Several formats are strong candidates: Protocol Buffer, MessagePack, Thrift, etc. However, JSON seems to be the clear winner for one critical reason: It is human readable. At the end of the day, humans also need to read the logs occasionally to perform sanity checks, and JSON is easy to read for both machines and humans. This is one decided advantage that JSON has over binary alternatives like Protocol Buffer. While human reading is secondary to machine intelligibility, it is, after all is said and done, still a requirement for quality logging.
Transport logs reliably: The amount of log data produced today is staggering. It’s not unheard of for a young startup to amass millions of users, who in turn produce millions of user events and billions of lines of logs. Product managers and engineers revel at the opportunity to analyze all these logs to understand their customers and make their software better.
But doing so presents a challenge: Logs need to be transported from where they are produced (mobile devices, sensors, or plain old Web servers) to where they can be archived cost-effectively (HDFS, Amazon S3, Google Cloud Storage, etc.).
Transporting terabytes and petabytes of logs over a network creates an interesting technical challenge. At minimum, the transport mechanism must be able to cope with network failures and not lose any data. Ideally, it should be able to prevent data duplication. Achieving both — or the “exactly once” semantics in data infrastructure parlance — is the holy grail of distributed computing.
Support many data inputs and outputs:
Today, collecting and storing logs is more complex than ever. On the data input side, we have more devices producing logs in a wide range of formats. On the data output side, it looks like there is a new database or storage engine coming out every month. How can one hope to maintain logging pipelines with so many data inputs and outputs?
The need for the Unified Logging Layer
The answer is pluggable architecture. Every single platform that has managed to address a growing set of use cases, from WordPress through jQuery to Chrome, has a mechanism that allows individual users to extend the core functionality by contributing and sharing their work with other users as a plugin.
This means the user should be able to add his or her own data inputs and outputs as plugins. If a new data input plugin is created, it should be compatible with all existing output plugins and vice versa.
I’ve been calling the software system that meets the above three criteria the “Unified Logging Layer,” or the ULL for short. The ULL should be part of any modern logging infrastructure, as it helps the organization to collect more logs faster, more reliably, and scalably.
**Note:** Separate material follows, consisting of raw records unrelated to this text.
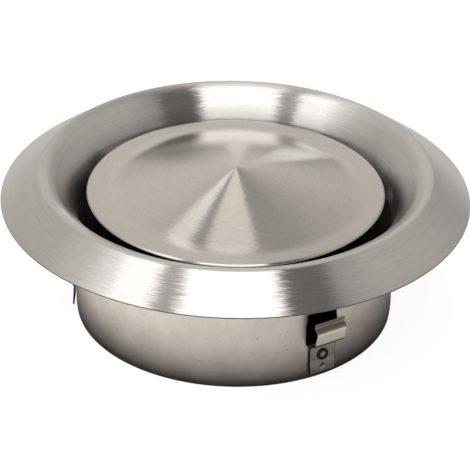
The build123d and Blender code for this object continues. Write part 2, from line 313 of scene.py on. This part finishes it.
def windowOutline(values):
    # right half: bottom corner, shoulder as far as the narrower top part, top corner; then its mirror
    wide, narrow = values["wide"] / 2, values["narrow"] / 2
    corner, small = values["corner"], values["topCorner"]
    middle = wide - corner
    meets = degrees(np.arccos((narrow - middle) / corner))
    right = np.concatenate([
        arcPoints((middle, values["bottom"] + corner), corner, 270.0, 360.0, values["cornerStep"]),
        arcPoints((middle, values["shoulder"] - corner), corner, 0.0, meets, values["cornerStep"]),
        arcPoints((narrow - small, values["top"] - small), small, 0.0, 90.0, values["topCornerStep"]),
    ])
    return np.concatenate([right, right[::-1] * (-1.0, 1.0)])


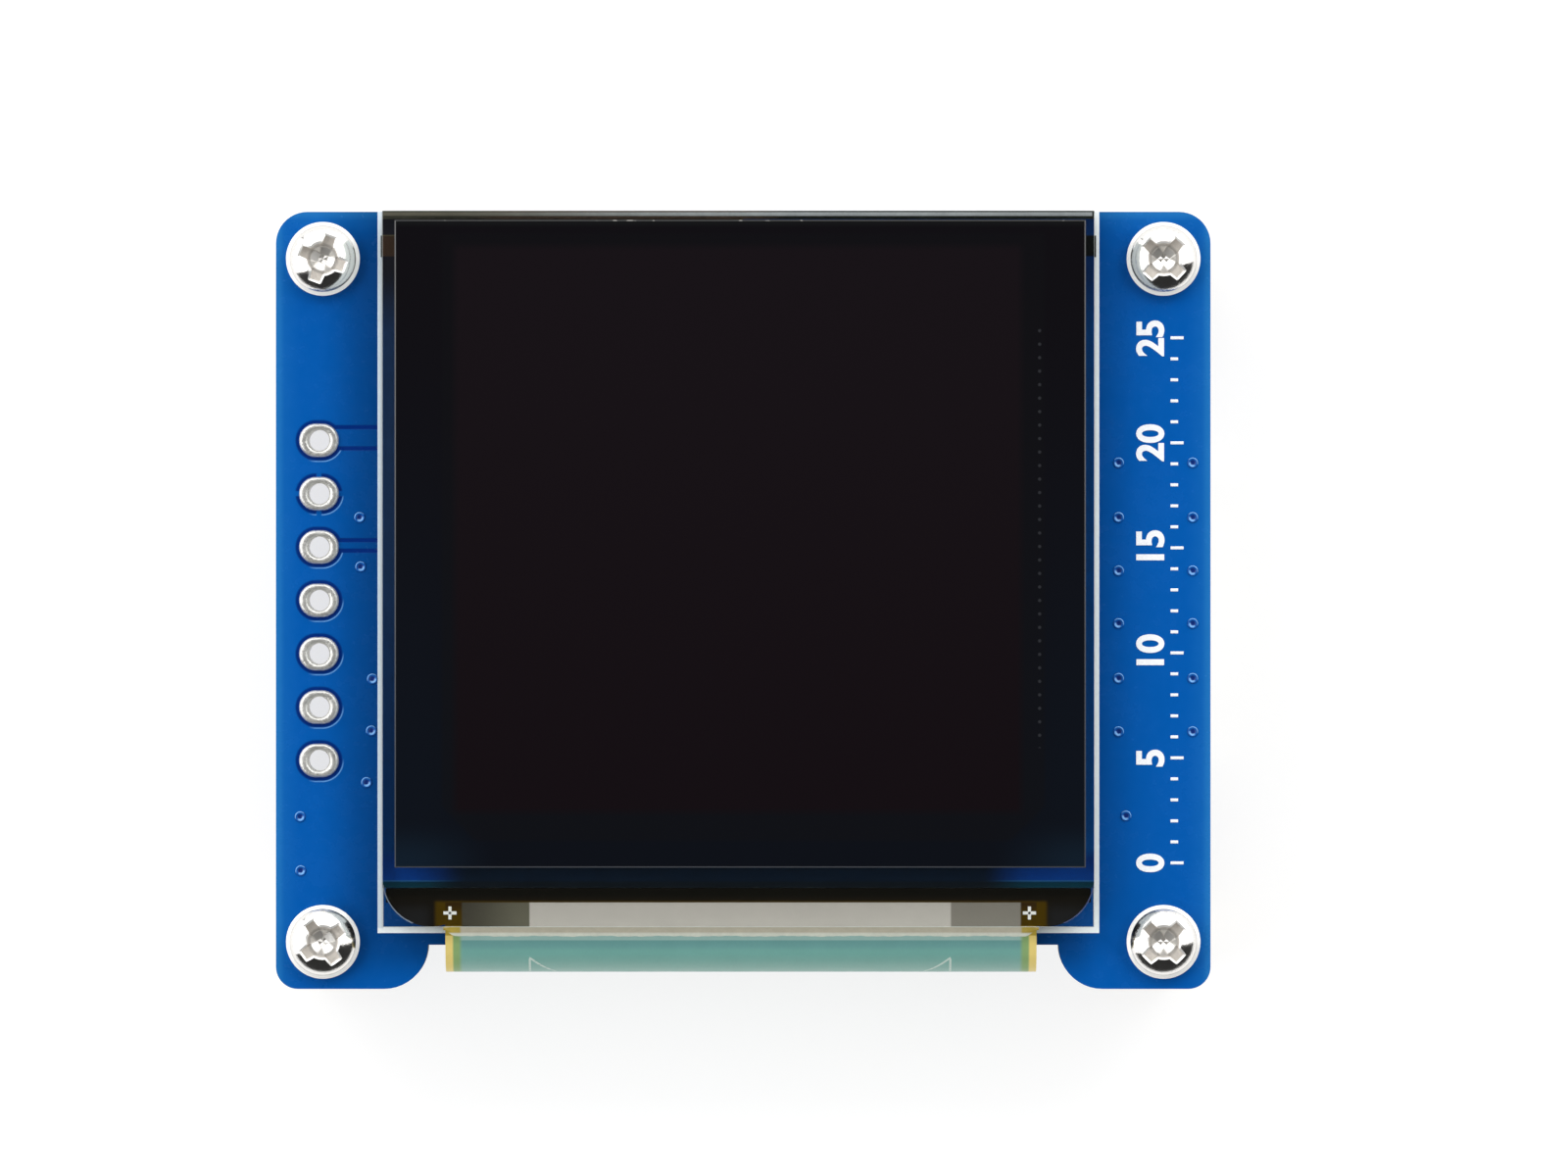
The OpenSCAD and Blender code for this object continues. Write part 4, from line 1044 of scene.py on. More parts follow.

Fluentd is an open source log collector that implements the Unified Logging Layer and addresses each of the three requirements of the Unified Logging Layer.
JSON as the unifying format
Fluentd embraces JSON as the data exchange format. When logs come into Fluentd, it parses them as a sequence of JSON objects. Because JSON has become the de facto standard for data exchange while remaining human-readable, it’s a great candidate to satisfy the “make logs consumable machine-first, human-second” requirement of the Unified Logging Layer.
Reliability through file-based buffering and failover
Fluentd ensures reliable transport by implementing a configurable buffering mechanism. Fluentd buffers log data by persisting them to disk and keeps retrying until the payload is successfully sent to the desired output system. It also implements failover so that the user can send data to a safe secondary output until the connection to the primary output is recovered.
Pluggable inputs, outputs, and more
Fluentd implements all inputs and output as plugins. Today, the ecosystem boasts hundreds of input and outputs plugins contributed by the community, making it easy to send data from anywhere to anywhere.
What’s more: Fluentd’s parser (parsing incoming logs), filter (filtering parsed logs), buffer (how data is buffered), and formatter (formatting outgoing logs) are all pluggable, making it very easy to create and manage flexible and reliable logging pipelines.
Appendix: The duality of Kafka and Fluentd
Over the last few years, I have given several talks on Fluentd, and many people have asked me how Fluentd is different from Apache Kafka. The difference is quite clear, actually. Fluentd is one of the data inputs or outputs for Kafka, and Kafka is one of the data inputs or outputs for Fluentd.
Kafka is primarily related to holding log data rather than moving log data. Thus, Kafka producers need to write the code to put data in Kafka, and Kafka consumers need to write the code to pull data out of Kafka. Fluentd has both input and output plugins for Kafka so that data engineers can write less code to get data in and out of Kafka. We have many users that use Fluentd as a Kafka producer and/or consumer.